Slight Kentucky Derby morning-line favorite and the very talented GI Toyota Blue Grass S. winner Zandon (Upstart) was back in third while making his sophomore debut in the Risen Star following an eventful journey.

A maiden winner at Churchill Downs at two, Epicenter has gradually been stretched in distance from seven furlongs on debut last September all the way to 1 3/16 miles in his final Derby prep in late March. His speed figures have improved with each and every one of his six career starts as well.

Jockey Joel Rosario, aboard 2013 Kentucky Derby winner Orb, has the call.

“I love where he's at–mentally and physically–and how he's getting over the racetrack,” Asmussen said. “He's had a lovely progression with a gradual stretch out. He's got nice gate speed and plenty of pace. In the Louisiana Derby, he showed that he can be more tractable and still have that burst going 1 3/16 miles. We're very fortunate to be associated with him. We have the one we want for running in the 2022 Derby.”

Bred in Kentucky by Westwind Farms, Epicenter brought $260,000 from the Winchell family on day six of the 2020 Keeneland September Yearling sale.
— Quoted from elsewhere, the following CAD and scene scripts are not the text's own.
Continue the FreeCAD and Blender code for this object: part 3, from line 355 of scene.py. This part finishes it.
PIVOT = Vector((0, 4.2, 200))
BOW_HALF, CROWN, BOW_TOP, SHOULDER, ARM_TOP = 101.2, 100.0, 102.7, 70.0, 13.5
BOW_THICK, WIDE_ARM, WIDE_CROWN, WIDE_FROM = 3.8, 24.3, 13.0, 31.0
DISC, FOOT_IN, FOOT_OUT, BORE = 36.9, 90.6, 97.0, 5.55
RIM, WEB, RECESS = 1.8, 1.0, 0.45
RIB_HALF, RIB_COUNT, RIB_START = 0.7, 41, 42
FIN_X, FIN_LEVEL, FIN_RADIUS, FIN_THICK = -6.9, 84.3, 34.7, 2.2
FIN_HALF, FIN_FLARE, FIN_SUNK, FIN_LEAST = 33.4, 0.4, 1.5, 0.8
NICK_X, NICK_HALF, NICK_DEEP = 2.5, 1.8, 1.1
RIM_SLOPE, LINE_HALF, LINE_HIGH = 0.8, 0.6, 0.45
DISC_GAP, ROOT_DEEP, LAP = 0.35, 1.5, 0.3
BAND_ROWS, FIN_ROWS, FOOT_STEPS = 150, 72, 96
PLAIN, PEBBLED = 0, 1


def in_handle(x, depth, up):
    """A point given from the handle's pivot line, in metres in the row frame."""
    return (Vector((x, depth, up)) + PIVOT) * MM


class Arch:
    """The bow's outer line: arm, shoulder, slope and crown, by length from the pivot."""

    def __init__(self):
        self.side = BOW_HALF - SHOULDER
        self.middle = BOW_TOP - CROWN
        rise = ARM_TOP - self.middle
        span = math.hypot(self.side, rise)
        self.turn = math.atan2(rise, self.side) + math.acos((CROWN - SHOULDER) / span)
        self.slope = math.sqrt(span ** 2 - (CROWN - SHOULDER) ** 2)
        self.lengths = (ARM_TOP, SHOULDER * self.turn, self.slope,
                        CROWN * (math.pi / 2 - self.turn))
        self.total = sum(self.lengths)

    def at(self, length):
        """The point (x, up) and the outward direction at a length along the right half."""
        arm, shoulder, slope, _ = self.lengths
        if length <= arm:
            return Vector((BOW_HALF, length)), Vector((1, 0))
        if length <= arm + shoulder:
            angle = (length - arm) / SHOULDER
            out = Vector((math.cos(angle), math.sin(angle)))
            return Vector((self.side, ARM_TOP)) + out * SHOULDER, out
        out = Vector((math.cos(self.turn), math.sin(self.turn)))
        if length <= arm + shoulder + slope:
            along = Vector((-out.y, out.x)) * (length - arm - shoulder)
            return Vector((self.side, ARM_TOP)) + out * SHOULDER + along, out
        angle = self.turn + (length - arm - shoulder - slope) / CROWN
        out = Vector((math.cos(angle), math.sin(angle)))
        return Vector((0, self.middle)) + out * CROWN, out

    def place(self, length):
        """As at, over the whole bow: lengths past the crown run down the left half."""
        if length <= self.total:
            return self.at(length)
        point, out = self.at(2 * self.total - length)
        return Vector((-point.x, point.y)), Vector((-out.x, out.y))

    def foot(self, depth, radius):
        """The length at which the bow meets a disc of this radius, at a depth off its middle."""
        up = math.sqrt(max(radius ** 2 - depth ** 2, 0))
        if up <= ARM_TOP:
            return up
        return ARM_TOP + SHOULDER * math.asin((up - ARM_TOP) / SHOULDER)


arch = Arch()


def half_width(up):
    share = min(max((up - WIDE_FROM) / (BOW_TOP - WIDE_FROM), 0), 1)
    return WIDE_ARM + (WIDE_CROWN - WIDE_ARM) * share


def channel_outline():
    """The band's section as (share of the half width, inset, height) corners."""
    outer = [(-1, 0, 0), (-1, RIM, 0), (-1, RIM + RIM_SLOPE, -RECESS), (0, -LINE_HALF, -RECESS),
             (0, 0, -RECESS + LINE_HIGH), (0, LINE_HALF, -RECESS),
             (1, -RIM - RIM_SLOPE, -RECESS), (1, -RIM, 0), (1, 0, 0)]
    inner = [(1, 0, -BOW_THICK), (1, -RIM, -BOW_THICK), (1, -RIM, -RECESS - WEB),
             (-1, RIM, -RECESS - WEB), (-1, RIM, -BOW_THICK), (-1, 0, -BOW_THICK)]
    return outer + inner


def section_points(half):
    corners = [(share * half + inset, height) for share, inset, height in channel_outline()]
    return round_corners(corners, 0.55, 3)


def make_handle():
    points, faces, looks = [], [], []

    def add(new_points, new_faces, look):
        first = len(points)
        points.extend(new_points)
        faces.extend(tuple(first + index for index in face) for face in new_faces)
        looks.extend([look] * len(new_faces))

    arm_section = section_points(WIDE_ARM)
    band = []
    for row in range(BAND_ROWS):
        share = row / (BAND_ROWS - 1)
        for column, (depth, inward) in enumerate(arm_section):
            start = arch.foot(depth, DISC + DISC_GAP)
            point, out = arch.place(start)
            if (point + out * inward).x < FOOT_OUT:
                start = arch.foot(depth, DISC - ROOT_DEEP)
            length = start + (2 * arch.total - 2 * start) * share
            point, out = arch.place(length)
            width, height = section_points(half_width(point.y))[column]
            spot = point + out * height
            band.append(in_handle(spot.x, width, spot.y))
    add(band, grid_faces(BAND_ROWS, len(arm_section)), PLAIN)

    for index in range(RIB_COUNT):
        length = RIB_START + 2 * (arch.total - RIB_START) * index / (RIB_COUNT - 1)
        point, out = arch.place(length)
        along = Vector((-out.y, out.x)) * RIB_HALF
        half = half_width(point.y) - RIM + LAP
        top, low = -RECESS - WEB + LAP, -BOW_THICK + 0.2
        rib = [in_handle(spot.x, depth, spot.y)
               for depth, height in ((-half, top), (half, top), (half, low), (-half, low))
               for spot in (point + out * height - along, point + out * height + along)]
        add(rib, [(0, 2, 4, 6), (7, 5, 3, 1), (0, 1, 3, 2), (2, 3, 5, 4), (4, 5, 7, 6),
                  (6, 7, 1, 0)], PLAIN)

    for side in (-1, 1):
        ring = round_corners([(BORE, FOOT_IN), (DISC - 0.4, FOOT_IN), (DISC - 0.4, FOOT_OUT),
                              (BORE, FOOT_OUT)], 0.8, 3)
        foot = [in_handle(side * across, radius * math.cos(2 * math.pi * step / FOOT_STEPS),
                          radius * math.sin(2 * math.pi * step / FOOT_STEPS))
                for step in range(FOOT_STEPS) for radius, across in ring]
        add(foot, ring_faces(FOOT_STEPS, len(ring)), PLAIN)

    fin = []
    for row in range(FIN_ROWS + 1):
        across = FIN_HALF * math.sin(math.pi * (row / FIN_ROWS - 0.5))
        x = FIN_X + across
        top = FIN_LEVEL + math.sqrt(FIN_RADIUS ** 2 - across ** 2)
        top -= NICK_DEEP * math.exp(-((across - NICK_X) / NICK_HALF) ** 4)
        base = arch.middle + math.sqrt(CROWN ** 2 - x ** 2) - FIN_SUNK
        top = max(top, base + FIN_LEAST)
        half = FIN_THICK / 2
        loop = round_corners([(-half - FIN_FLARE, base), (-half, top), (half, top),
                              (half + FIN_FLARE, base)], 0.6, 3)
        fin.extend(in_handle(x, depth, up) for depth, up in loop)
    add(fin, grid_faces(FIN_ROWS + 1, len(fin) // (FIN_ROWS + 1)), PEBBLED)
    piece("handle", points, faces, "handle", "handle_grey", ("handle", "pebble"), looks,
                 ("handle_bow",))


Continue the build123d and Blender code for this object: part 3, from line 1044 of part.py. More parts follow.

Hailing from the second crop of leading young sire Not This Time, Epicenter is out of the stakes-winning and graded-stakes placed Candy Ride (Arg) mare Silent Candy.

It promises to be a huge weekend for Asmussen and owner Ron Winchell at Churchill Downs. North America's all-time winningest trainer will also be shooting for his third GI Kentucky Oaks win for the Winchells with unbeaten champion Echo Zulu (Gun Runner) on Friday.

“There's a lot of focus on the 0-for-23 and my pursuit of the Derby, but I've heard Ron [Winchell] in interviews recalling conversations that he had with his father [the late Verne Winchell] about his own pursuit of winning the Derby,” Asmussen said. “It's very meaningful. The association between the Winchells and Asmussens was started long before me and Ron.”

Asmussen concluded with a laugh, “We got to listen to conversations, but make no decisions.”

At 6:57 p.m. Saturday, Asmussen and Winchell will be more than happy to let Epicenter do all the talking.